NavVis hat eine Technologie entwickelt, die Gebäude auf wenige Millimeter genau abscannt. Die junge Firma zeigt, wie sich ein erklärungsbedürftiges Produkt erfolgreich finanzieren und vermarkten lässt.

SABINE HÖLPER, Ausgabe 03/2022

Neun Kilogramm wiegt das Gerät, das man sich um Bauch und Rücken schnallt. Das ist weniger als ein vollgepackter größerer Rucksack und somit für Frauen wie Männer ohne Probleme eine Zeit lang zu tragen. Und genau das – transportabel und relativ leicht – ist eine Revolution in der Vermessungstechnik.

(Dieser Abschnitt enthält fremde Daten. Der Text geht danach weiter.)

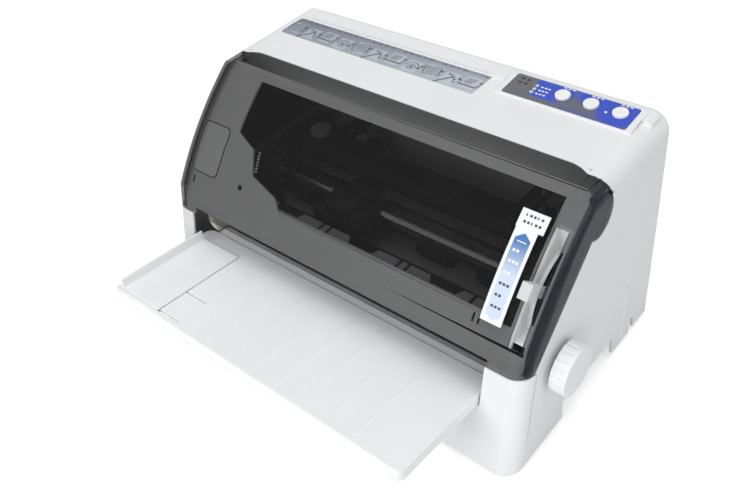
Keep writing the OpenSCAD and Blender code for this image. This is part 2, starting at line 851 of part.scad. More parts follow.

Die 2013 in München gegründete NavVis GmbH hat sie ausgelöst. Leicht war der Weg dahin allerdings nicht. Eine bahnbrechende Technologie wird nicht über Nacht geboren. Die dazugehörige Hardware schon gar nicht. »Uns war anfangs nicht klar, wie wichtig die Hardware ist und wie viel Zeit und Geld in diese Entwicklung fließen würden«, sagt Felix Reinshagen (43), einer der NavVis-Gründer und -Geschäftsführer.

Ein Google Maps für Gebäude

Jeder kennt Google Maps. Die Kartendienste sind aus dem Alltagsleben nicht mehr wegzudenken. Einfach erklärt, hat NavVis ein Google Maps für Gebäude und Innenräume erschaffen. »Der anfängliche Gedanke war, dass es doch toll wäre, wenn man in großen Gebäuden wissen würde, wo man sich befindet«, sagt Reinshagen.

Über diese Idee sprach er, damals noch Berater bei McKinsey & Company, mit dem Experten Georg Schroth, der an der TU München als Postdoc Grundlagenforschung zu solchen Themen betrieb. Die beiden kannten sich schon lange. Sie intensivierten den Austausch über neue Möglichkeiten, um Innenräume genau zu vermessen, und machten 2013 schließlich Ernst. Sie gründeten ihr Start-up. Finn Boysen (CRO) und Jeno Schadrack (CFO) stießen kurz darauf dazu. Das Team war nun komplett: ein Führungsquartett, das die unterschiedlichsten Disziplinen abdeckt, vom Programmierer über den Mathematiker bis zum Wirtschaftswissenschaftler.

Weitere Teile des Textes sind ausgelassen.